Segmentation of Construction Equipment Rental Market Research

  • By Product :

    • Earth-Moving Machinery
    • Material Handling Machinery
    • Concrete & Road Construction Machinery
  • By End Use :

    • Residential Construction
    • Commercial Construction
    • Industrial Construction
  • By Region :

    • North America
    • Western Europe
    • Eastern Europe
    • Latin America
    • East Asia
    • South Asia & Pacific
    • Middle East & Africa

- FAQs -

How big is the construction equipment rental market in 2024?

The global market for construction equipment rental is forecasted to reach US$ 131.2 billion in 2024.

What is the projection for the construction equipment rental market?

Worldwide revenue from construction equipment rentals is projected to reach US$ 201.81 billion by 2034-end.

At what rate is the demand for construction equipment rentals projected to increase?

Demand for construction equipment rentals is calculated to rise at 4.4% CAGR through 2034.

Who are the leading construction equipment rental companies?

Key market players are Titan Machinery Inc., Associated Equipment Rentals Pvt. Ltd., HSS ProService Ltd., and Kanamoto Co.
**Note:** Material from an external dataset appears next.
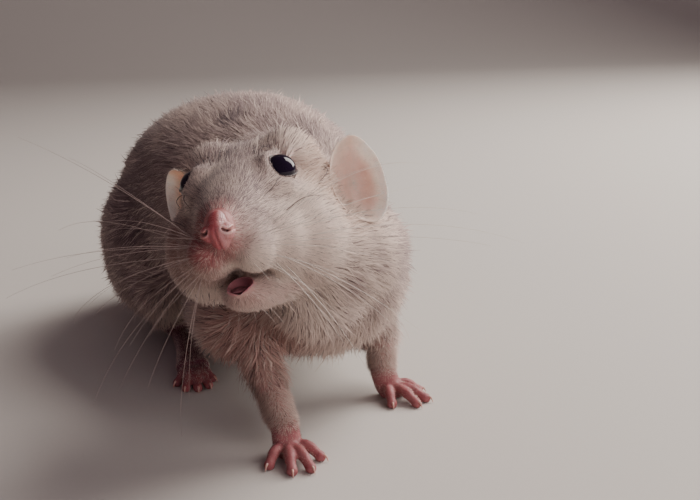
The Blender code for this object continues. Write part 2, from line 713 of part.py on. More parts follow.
def make_head_nodes():
    """Head, muzzle, nose, lower jaw, tongue, eyes and ears, and the neck behind them."""
    head = fuse("head", head_pieces() + neck_pieces() + body_pieces(), 0.6, 11, FACE_TRIANGLES)
    neck = copy_of(head, "neck")
    rear_part(neck, HEAD_NECK, HEAD_FRAME, GAP)
    front_part(neck, NECK_TORSO)
    front_part(head, HEAD_NECK, HEAD_FRAME)
    carve_face(head)
    jaw = copy_of(head, "lower_jaw")
    front_part(jaw, MOUTH_LINE, HEAD_FRAME)
    front_part(jaw, JAW_BACK, HEAD_FRAME)
    room = half_space("room", *MOUTH_LINE, HEAD_FRAME, -GAP)
    front_part(room, JAW_BACK, HEAD_FRAME, -GAP)
    combine(head, room, "DIFFERENCE")
    muzzle = copy_of(head, "muzzle")
    front_part(muzzle, MUZZLE_PLANE, HEAD_FRAME, GAP)
    rear_part(muzzle, NOSE_PLANE, HEAD_FRAME, GAP)
    unite(muzzle, whiskers())
    rear_part(head, MUZZLE_PLANE, HEAD_FRAME)
    nodes = [(neck, "coat"), (head, "coat"), (jaw, "coat"), (muzzle, "coat")]
    nodes += [(make_nose(), "nose"), (make_tongue(), "nose")]
    for name, side in SIDES:
        nodes.append((make_eye(name, side), "eye"))
        nodes.append((clear_of(clear_of(make_ear(name, side), head), neck), "ear"))
    return nodes


def make_body_nodes():
    """Torso, legs, paws and tail."""
    torso = fuse("torso", body_pieces() + neck_pieces() + head_pieces(), 1.0, 12, BODY_TRIANGLES)
    rear_part(torso, NECK_TORSO, back=GAP)
    nodes = []
    for name, side in SIDES:
        foreleg = copy_of(torso, "foreleg_" + name)
        combine(foreleg, foreleg_region(name, side, 0.0), "INTERSECT")
        hind_leg = copy_of(torso, "hind_leg_" + name)
        combine(hind_leg, thigh_region(side, 0.0), "INTERSECT")
        combine(torso, foreleg_region(name, side, GAP), "DIFFERENCE")
        combine(torso, thigh_region(side, GAP), "DIFFERENCE")
        for leg in (foreleg, hind_leg):
            front_part(leg, ANKLES)
            nodes.append((leg, "coat"))
        nodes.append((make_forepaw(name, side), "skin"))
        nodes.append((make_hind_foot(name, side), "skin"))
    nodes.append((torso, "coat"))
    nodes += [(tail, "tail") for tail in make_tail(torso)]
    return nodes


def main():
    clear_scene()
    nodes = make_head_nodes() + make_body_nodes()
    stand_at_origin([obj for obj, _ in nodes])
    for obj, colour in nodes:
        finished(obj, colour)


main()
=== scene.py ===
"""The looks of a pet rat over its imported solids: skin, coat, eyes, ears, claws, whiskers and tail.
Sizes are in millimetres in the rat's own frame: it faces -Y, its left side is at +X, and Z is up."""
import math

import bmesh
import bpy
import numpy as np
from mathutils import Matrix, Vector
from mathutils.bvhtree import BVHTree
from mathutils.kdtree import KDTree


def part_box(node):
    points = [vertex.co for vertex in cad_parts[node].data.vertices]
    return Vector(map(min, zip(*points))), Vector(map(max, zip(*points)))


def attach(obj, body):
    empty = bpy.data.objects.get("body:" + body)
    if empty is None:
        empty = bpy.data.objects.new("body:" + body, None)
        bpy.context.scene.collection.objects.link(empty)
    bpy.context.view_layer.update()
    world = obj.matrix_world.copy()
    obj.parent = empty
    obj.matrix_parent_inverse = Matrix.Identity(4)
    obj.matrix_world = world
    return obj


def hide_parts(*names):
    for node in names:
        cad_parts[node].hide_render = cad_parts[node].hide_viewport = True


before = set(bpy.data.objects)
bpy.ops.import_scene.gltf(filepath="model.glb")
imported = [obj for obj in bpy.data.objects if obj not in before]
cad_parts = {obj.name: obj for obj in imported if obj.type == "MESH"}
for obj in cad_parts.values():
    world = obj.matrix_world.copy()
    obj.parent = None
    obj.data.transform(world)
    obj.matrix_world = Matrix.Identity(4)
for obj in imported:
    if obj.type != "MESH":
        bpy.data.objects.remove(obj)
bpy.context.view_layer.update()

MM = 0.001
SIDES = (("left", 1.0), ("right", -1.0))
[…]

Ltd.

Which equipment type accounts for a higher market share?

Earthmoving machinery is projected to hold 54.7% market share by 2034.

What is the demand outlook for construction equipment rentals in South Korea?

Revenue from construction equipment rental in South Korea is forecasted to reach US$ 6.28 billion by 2034.

Which region is projected to hold a high share of the global market?

North America is projected to account for 27.8% of the global market share by 2034.